# Task details:
Count how many lines hold the string "frame". Give that number alone.

# Information supplied:
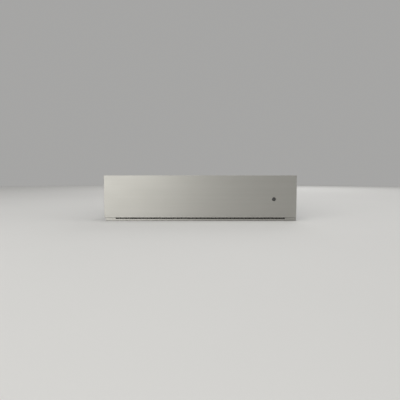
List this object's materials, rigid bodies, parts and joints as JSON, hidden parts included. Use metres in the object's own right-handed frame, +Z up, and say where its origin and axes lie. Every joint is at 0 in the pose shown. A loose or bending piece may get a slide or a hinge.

...

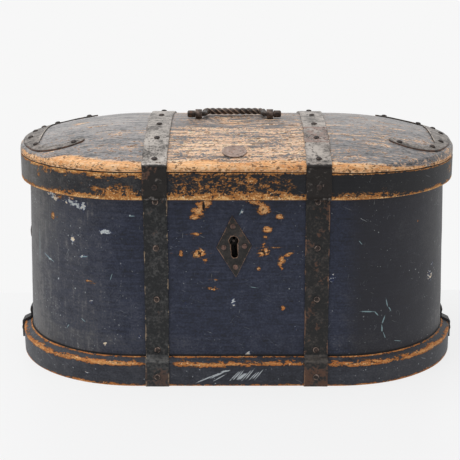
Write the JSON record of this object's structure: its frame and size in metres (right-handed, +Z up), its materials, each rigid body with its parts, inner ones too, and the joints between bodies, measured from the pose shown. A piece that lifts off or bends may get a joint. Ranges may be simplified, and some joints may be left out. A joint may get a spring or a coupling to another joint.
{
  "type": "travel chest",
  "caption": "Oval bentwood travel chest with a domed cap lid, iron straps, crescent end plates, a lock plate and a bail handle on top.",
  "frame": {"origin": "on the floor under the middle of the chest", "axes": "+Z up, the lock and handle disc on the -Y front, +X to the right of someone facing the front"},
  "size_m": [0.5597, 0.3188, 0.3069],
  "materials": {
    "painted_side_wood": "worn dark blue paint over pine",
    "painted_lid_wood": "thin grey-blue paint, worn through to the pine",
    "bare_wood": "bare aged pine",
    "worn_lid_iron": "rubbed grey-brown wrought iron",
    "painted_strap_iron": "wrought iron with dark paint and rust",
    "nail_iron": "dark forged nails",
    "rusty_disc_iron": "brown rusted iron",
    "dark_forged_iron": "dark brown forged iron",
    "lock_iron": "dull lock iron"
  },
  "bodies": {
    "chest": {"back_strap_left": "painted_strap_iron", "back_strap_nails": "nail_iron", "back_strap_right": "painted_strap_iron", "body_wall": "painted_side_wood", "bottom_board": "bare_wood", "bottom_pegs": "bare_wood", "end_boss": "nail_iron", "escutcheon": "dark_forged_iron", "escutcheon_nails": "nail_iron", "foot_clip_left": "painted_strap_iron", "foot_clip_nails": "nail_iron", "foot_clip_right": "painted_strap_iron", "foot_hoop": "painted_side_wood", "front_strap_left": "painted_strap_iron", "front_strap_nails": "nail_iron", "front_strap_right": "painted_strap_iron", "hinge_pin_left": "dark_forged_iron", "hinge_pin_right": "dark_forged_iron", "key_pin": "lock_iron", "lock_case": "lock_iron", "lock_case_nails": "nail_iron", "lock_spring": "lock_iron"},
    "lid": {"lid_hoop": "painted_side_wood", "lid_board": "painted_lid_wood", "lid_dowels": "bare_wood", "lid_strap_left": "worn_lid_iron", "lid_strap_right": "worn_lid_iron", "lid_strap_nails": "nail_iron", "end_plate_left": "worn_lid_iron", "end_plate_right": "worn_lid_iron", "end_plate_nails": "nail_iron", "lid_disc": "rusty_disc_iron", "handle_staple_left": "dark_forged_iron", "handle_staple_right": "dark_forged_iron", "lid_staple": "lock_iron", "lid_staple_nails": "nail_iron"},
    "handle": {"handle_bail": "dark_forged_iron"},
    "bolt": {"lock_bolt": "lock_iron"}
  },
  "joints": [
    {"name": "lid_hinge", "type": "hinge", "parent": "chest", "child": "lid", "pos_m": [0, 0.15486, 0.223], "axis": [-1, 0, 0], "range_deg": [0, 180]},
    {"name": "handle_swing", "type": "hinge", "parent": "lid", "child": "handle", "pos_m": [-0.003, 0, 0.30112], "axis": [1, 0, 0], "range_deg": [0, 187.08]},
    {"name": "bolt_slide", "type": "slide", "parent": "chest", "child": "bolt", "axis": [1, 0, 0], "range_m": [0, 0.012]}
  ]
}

# Answer for the task:
3